> **Data for this task**:
****

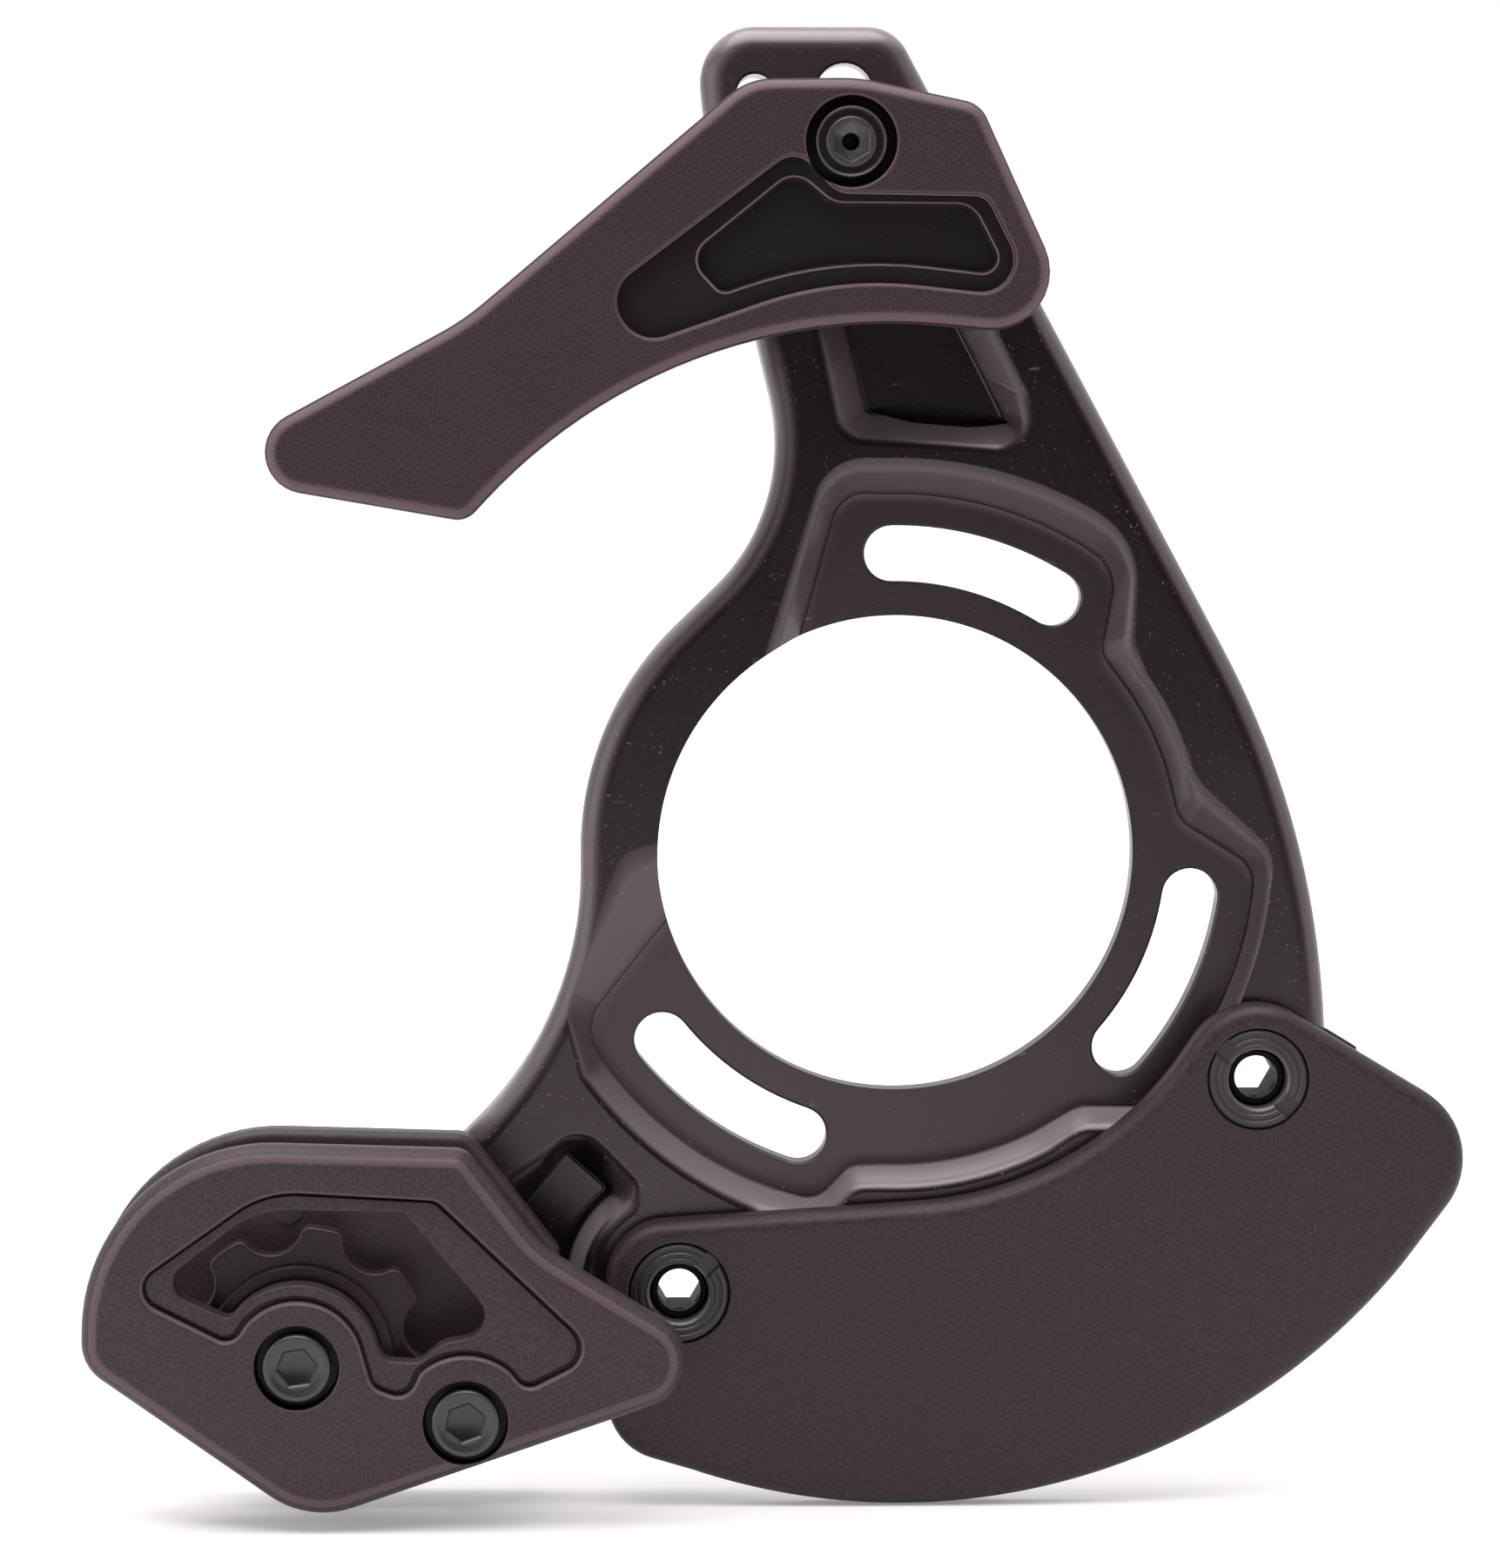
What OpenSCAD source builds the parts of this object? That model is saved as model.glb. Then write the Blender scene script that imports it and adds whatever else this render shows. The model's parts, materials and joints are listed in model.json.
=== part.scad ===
// Chain guide for a bicycle crank with three-slot frame tabs.
// X points to the front of the bicycle, Z up, and -Y out towards the crank.
// The origin is the bottom bracket's axis on the plate's mounting face.
// Outlines are lists of corners [x, z, radius] or [x, z, radius, steps], in millimetres,
// counter-clockwise as seen from the crank side. A long arc's corner lies outside the shape.

/* [Backplate] */
// Radius of the bottom bracket hole
bb_r = 29; // [28.5:0.1:29.5]
// Radius of the circle that the frame slots lie on
slot_circle_r = 36.5; // [36.3:0.1:36.7]
// Half width of a frame slot
slot_r = 3.4; // [3:0.1:3.6]
// Angle that each frame slot spans between its end centres
slot_span = 32.4; // [26:0.2:34]
// Thickness of the plate where it is raised
plate_t = 7.5; // [7:0.1:8]
// Thickness of the plate in the sunk floor round the frame slots
floor_t = 4; // [3:0.1:4.5]
// Radius of the plate's rounded front edge
plate_edge = 2.8; // [1.5:0.1:3]

/* [Head and upper guide] */
// Height of the guide's bolt above the bottom bracket
bolt_z = 85; // [82:0.5:88]
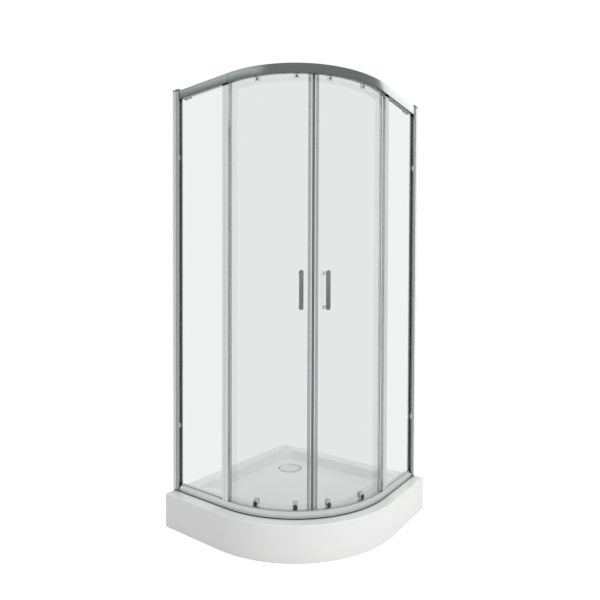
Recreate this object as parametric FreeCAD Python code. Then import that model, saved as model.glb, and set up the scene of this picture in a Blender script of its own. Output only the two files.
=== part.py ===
import FreeCAD, Part
import math
import os

# Quadrant shower enclosure on its own tray, in millimetres.
# +Z is up. The origin is on the floor under the middle of the square that the tray fills.
# The room's walls are the planes X = -tray_side / 2 and Y = +tray_side / 2.
# The curved front faces +X and -Y. Left and right mirror each other in the plane through
# the back corner and the middle of the curve, so right-hand pieces are mirrored left ones.
# "Depth" is measured inwards from the outer face of the rails.

# ---- tray -------------------------------------------------------------------------------
tray_side = 900.0
tray_front_radius = 550.0
tray_height = 155.0
tray_wall = 5.0
tray_edge_radius = 7.0
tray_back_corner_radius = 50.0
tray_side_corner_radius = 8.0
tray_skirt_drop = 35.0          # height of the short skirt along the two room walls
basin_depth = 45.0
basin_wall_inset = 68.0         # room wall to the basin's rim
basin_front_inset = 105.0       # tray front to the basin's rim
floor_wall_inset = 94.0         # room wall to the flat of the basin floor
floor_front_inset = 235.0       # tray front to the flat of the basin floor
basin_back_corner_radius = 60.0
basin_side_corner_radius = 45.0
basin_floor_blend = 8.0
basin_rim_blend = 5.0

# ---- waste ------------------------------------------------------------------------------
drain_wall_distance = 205.0     # from each room wall to the drain's centre
drain_hole_radius = 46.0
drain_seat_width = 18.0
drain_seat_depth = 4.0
drain_boss_width = 11.0         # flat left round the seat
drain_boss_depth = 6.0
waste_clearance = 0.3
waste_flange_height = 3.5
waste_neck_wall = 3.7
waste_neck_length = 22.0
waste_ledge_width = 4.0
waste_ledge_height = 3.0
waste_ledge_drop = 8.0          # below the underside of the flange
waste_gasket_width = 16.0
waste_gasket_height = 2.0
trap_rim_width = 7.0            # how far the trap's rim stands out from its body
trap_wall = 3.0
trap_height = 72.0
trap_flange_height = 3.0
outlet_radius = 20.0
outlet_wall = 2.5
outlet_reach = 170.0            # drain centre to the open end of the outlet
outlet_spigot_length = 50.0     # plain end that a pipe socket slides over
outlet_shoulder_radius = 23.0
outlet_height = 28.0            # trap floor to the outlet's axis
dip_tube_clearance = 6.0        # round the tube, inside the flange's ledge
dip_tube_wall = 2.0
dip_tube_length = 60.0
cover_edge_gap = 4.0            # cover to the edge of its seat
cover_thickness = 3.2
cover_edge_radius = 1.4
cover_skirt_clearance = 1.0     # skirt inside the flange's ledge
cover_skirt_wall = 2.0
cover_skirt_depth = 7.0
cover_lift_clearance = 0.3

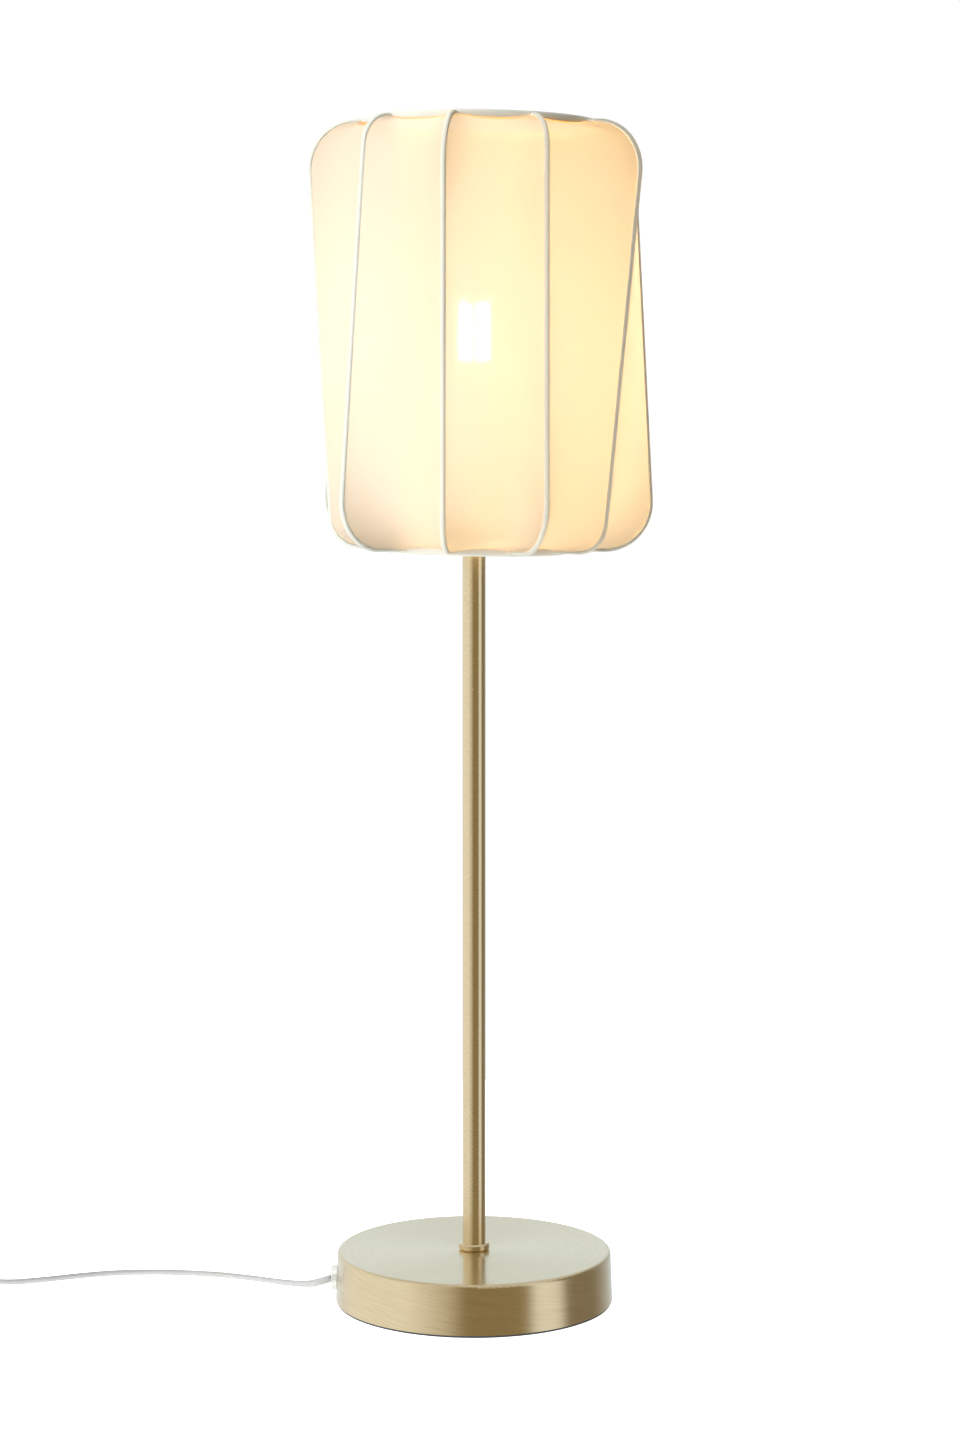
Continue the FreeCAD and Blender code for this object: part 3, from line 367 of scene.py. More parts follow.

****

> **Task to carry out**: Reproduce the entries above exactly.

> **Answer below**:
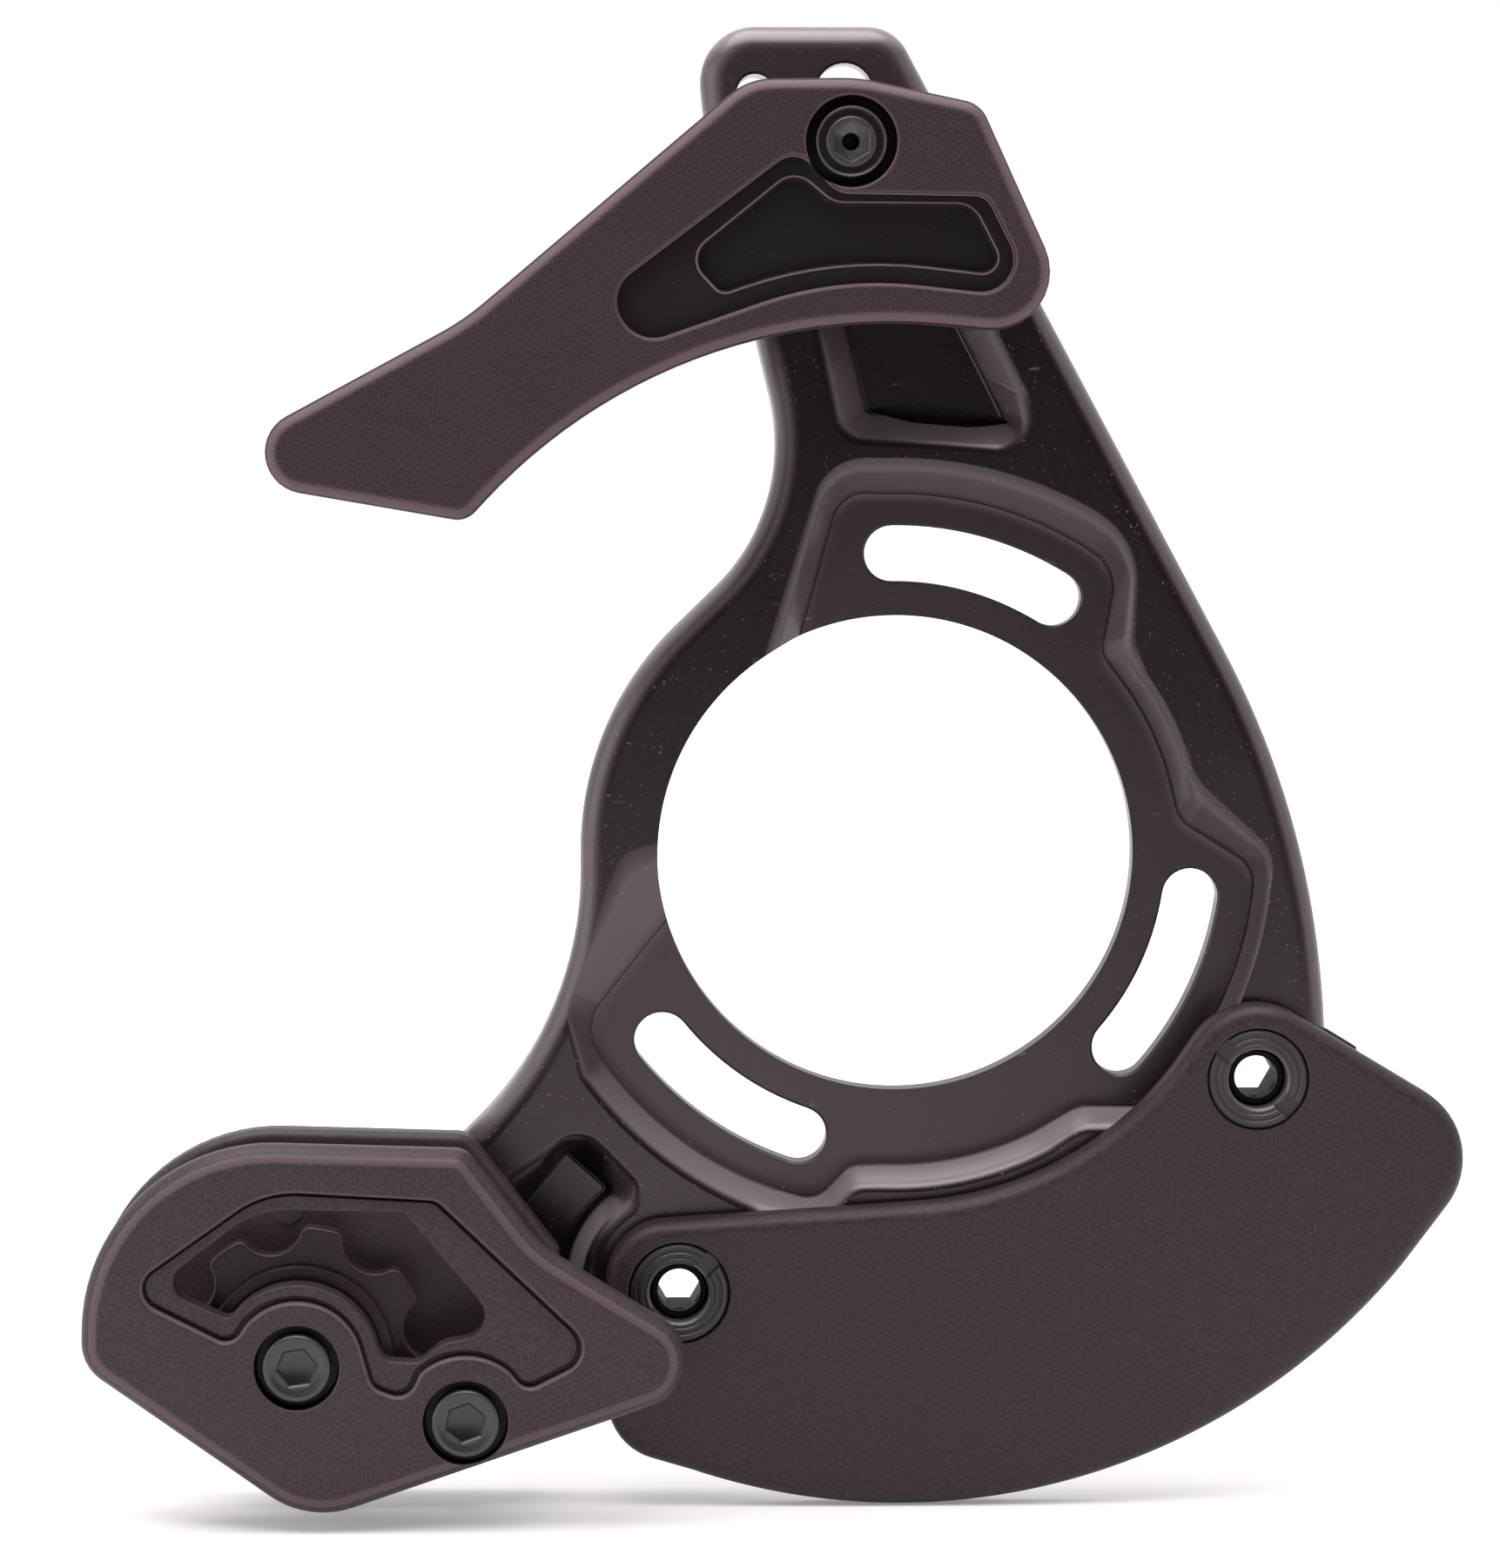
What OpenSCAD source builds the parts of this object? That model is saved as model.glb. Then write the Blender scene script that imports it and adds whatever else this render shows. The model's parts, materials and joints are listed in model.json.
=== part.scad ===
// Chain guide for a bicycle crank with three-slot frame tabs.
// X points to the front of the bicycle, Z up, and -Y out towards the crank.
// The origin is the bottom bracket's axis on the plate's mounting face.
// Outlines are lists of corners [x, z, radius] or [x, z, radius, steps], in millimetres,
// counter-clockwise as seen from the crank side. A long arc's corner lies outside the shape.

/* [Backplate] */
// Radius of the bottom bracket hole
bb_r = 29; // [28.5:0.1:29.5]
// Radius of the circle that the frame slots lie on
slot_circle_r = 36.5; // [36.3:0.1:36.7]
// Half width of a frame slot
slot_r = 3.4; // [3:0.1:3.6]
// Angle that each frame slot spans between its end centres
slot_span = 32.4; // [26:0.2:34]
// Thickness of the plate where it is raised
plate_t = 7.5; // [7:0.1:8]
// Thickness of the plate in the sunk floor round the frame slots
floor_t = 4; // [3:0.1:4.5]
// Radius of the plate's rounded front edge
plate_edge = 2.8; // [1.5:0.1:3]

/* [Head and upper guide] */
// Height of the guide's bolt above the bottom bracket
bolt_z = 85; // [82:0.5:88]
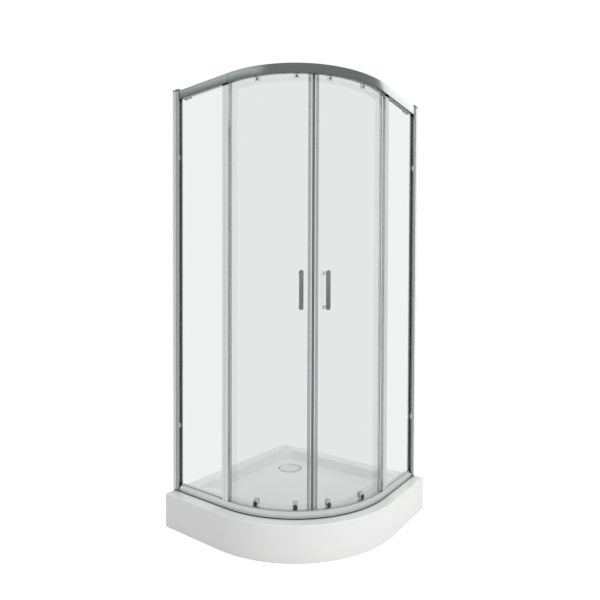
Recreate this object as parametric FreeCAD Python code. Then import that model, saved as model.glb, and set up the scene of this picture in a Blender script of its own. Output only the two files.
=== part.py ===
import FreeCAD, Part
import math
import os

# Quadrant shower enclosure on its own tray, in millimetres.
# +Z is up. The origin is on the floor under the middle of the square that the tray fills.
# The room's walls are the planes X = -tray_side / 2 and Y = +tray_side / 2.
# The curved front faces +X and -Y. Left and right mirror each other in the plane through
# the back corner and the middle of the curve, so right-hand pieces are mirrored left ones.
# "Depth" is measured inwards from the outer face of the rails.

# ---- tray -------------------------------------------------------------------------------
tray_side = 900.0
tray_front_radius = 550.0
tray_height = 155.0
tray_wall = 5.0
tray_edge_radius = 7.0
tray_back_corner_radius = 50.0
tray_side_corner_radius = 8.0
tray_skirt_drop = 35.0          # height of the short skirt along the two room walls
basin_depth = 45.0
basin_wall_inset = 68.0         # room wall to the basin's rim
basin_front_inset = 105.0       # tray front to the basin's rim
floor_wall_inset = 94.0         # room wall to the flat of the basin floor
floor_front_inset = 235.0       # tray front to the flat of the basin floor
basin_back_corner_radius = 60.0
basin_side_corner_radius = 45.0
basin_floor_blend = 8.0
basin_rim_blend = 5.0

# ---- waste ------------------------------------------------------------------------------
drain_wall_distance = 205.0     # from each room wall to the drain's centre
drain_hole_radius = 46.0
drain_seat_width = 18.0
drain_seat_depth = 4.0
drain_boss_width = 11.0         # flat left round the seat
drain_boss_depth = 6.0
waste_clearance = 0.3
waste_flange_height = 3.5
waste_neck_wall = 3.7
waste_neck_length = 22.0
waste_ledge_width = 4.0
waste_ledge_height = 3.0
waste_ledge_drop = 8.0          # below the underside of the flange
waste_gasket_width = 16.0
waste_gasket_height = 2.0
trap_rim_width = 7.0            # how far the trap's rim stands out from its body
trap_wall = 3.0
trap_height = 72.0
trap_flange_height = 3.0
outlet_radius = 20.0
outlet_wall = 2.5
outlet_reach = 170.0            # drain centre to the open end of the outlet
outlet_spigot_length = 50.0     # plain end that a pipe socket slides over
outlet_shoulder_radius = 23.0
outlet_height = 28.0            # trap floor to the outlet's axis
dip_tube_clearance = 6.0        # round the tube, inside the flange's ledge
dip_tube_wall = 2.0
dip_tube_length = 60.0
cover_edge_gap = 4.0            # cover to the edge of its seat
cover_thickness = 3.2
cover_edge_radius = 1.4
cover_skirt_clearance = 1.0     # skirt inside the flange's ledge
cover_skirt_wall = 2.0
cover_skirt_depth = 7.0
cover_lift_clearance = 0.3

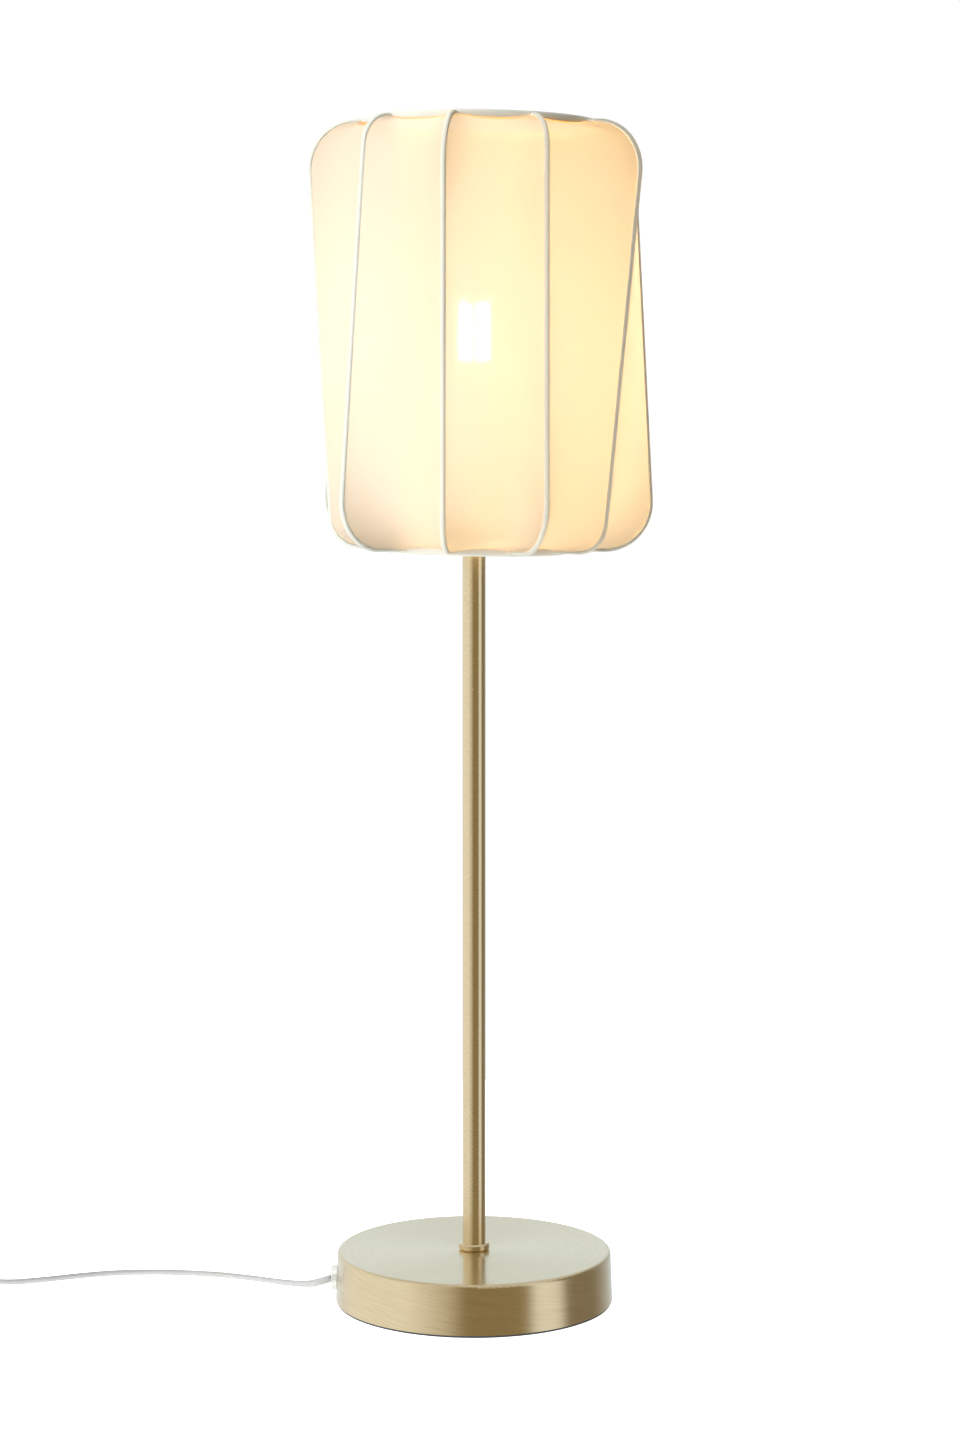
Continue the FreeCAD and Blender code for this object: part 3, from line 367 of scene.py. More parts follow.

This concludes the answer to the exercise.